Other Qiskit VQE Variants (Reference)

Qiskit also includes several VQE-related variants beyond the standard
VQE workflow:

• AdaptVQE
  An adaptive VQE variant that iteratively builds a compact ansatz from a pool of
  candidate operators. In each iteration, it selects the operator associated with
  the largest gradient and appends the corresponding evolution block, making the
  ansatz increasingly tailored to the target Hamiltonian. It relies on an internal
  VQE solver and is commonly used with operator pools such as excitation-based
  ansätze in quantum chemistry.
  Official reference:
  https://qiskit-community.github.io/qiskit-algorithms/stubs/qiskit_algorithms.AdaptVQE.html#qiskit_algorithms.AdaptVQE

Minimal Manual Implementation (UnitaryLab)

The following Python skeleton reconstructs the VQE core components — the Hamiltonian builder, the ansatz circuit, and the hybrid optimization loop.

# Simplified reconstruction — mirrors VQEAlgorithm._get_hamiltonian(), _build_circuit(), and obj_func()
import numpy as np
import torch
from scipy.optimize import minimize
from unitarylab.core import Circuit

def build_ising_hamiltonian() -> torch.Tensor:
    """2-qubit Ising H = ZZ - 0.5*XI - 0.5*IX."""
    I = torch.eye(2, dtype=torch.complex128)
    X = torch.tensor([[0,1],[1,0]], dtype=torch.complex128)
    Z = torch.tensor([[1,0],[0,-1]], dtype=torch.complex128)
    return torch.kron(Z, Z) - 0.5*torch.kron(X, I) - 0.5*torch.kron(I, X)

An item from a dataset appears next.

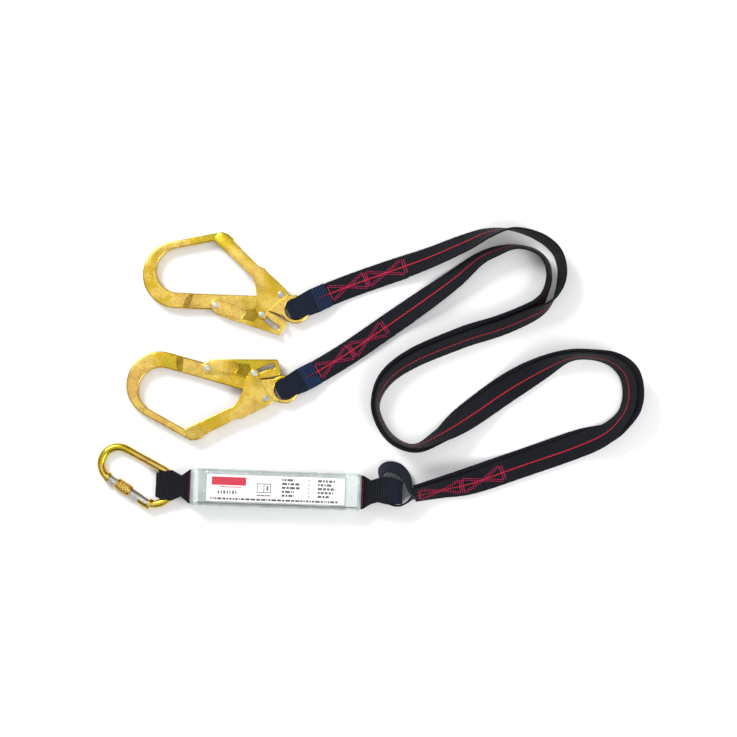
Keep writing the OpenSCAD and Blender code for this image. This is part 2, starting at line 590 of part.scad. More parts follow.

def build_vqe_ansatz(params_flat: np.ndarray, n_qubits: int, n_layers: int,
                     backend: str = 'torch') -> Circuit:
    """Ry+CX ansatz: for each layer, Ry per qubit then CX(0,1)."""
    params = params_flat.reshape(n_qubits, n_layers)
    qc = Circuit(n_qubits, backend=backend)
    for l in range(n_layers):
        for q in range(n_qubits):
            qc.ry(float(params[q, l]), q)   # variational rotation
        qc.cx(0, 1)                          # entanglement
    return qc

def vqe_energy(params_flat: np.ndarray, n_qubits: int, n_layers: int,
               H: torch.Tensor, backend: str = 'torch') -> float:
    """Compute <psi(params)|H|psi(params)> by statevector simulation."""
    qc = build_vqe_ansatz(params_flat, n_qubits, n_layers, backend)
    psi0 = np.zeros((2**n_qubits, 1), dtype=np.complex128);  psi0[0, 0] = 1.0
    psi_out = qc.execute(initial_state=psi0)
    psi = torch.as_tensor(psi_out, dtype=torch.complex128)
    return float((psi.conj().T @ H @ psi).real.item())

def run_vqe(n_qubits: int = 2, n_layers: int = 3, max_iter: int = 150,
            backend: str = 'torch', seed: int = 42):
    """Full VQE hybrid loop."""
    np.random.seed(seed)
    H = build_ising_hamiltonian()
    exact_E = float(torch.linalg.eigvalsh(H)[0].real)
    theta_0 = np.random.rand(n_qubits * n_layers) * 2 * np.pi
    history = []

    def obj(p):
        e = vqe_energy(p, n_qubits, n_layers, H, backend)
        history.append(e)
        return e

    res = minimize(obj, x0=theta_0, method='COBYLA', options={'maxiter': max_iter})
    return {'energy': res.fun, 'exact_energy': exact_E, 'loss_history': history}

Debugging Tips

1. VQE energy above exact: Insufficient layers (n_layers) or iterations (max_iter). Increase both.
2. Local minima: COBYLA may converge to a local minimum. Re-run with different seed.
3. n_qubits != 2: The Hamiltonian is hard-coded for 2 qubits. Changing n_qubits changes the ansatz but not the Hamiltonian — use only n_qubits=2 for a meaningful result.
4. Slow convergence: COBYLA can be slow for large parameter counts ($n_qubits \times n_layers$). For $\geq 10$ parameters, consider gradient-based methods with Parameter Shift Rule.
5. Loss not decreasing: Check that max_iter is large enough. For 6 parameters, 150 iterations is usually sufficient; for more parameters, increase to 500+.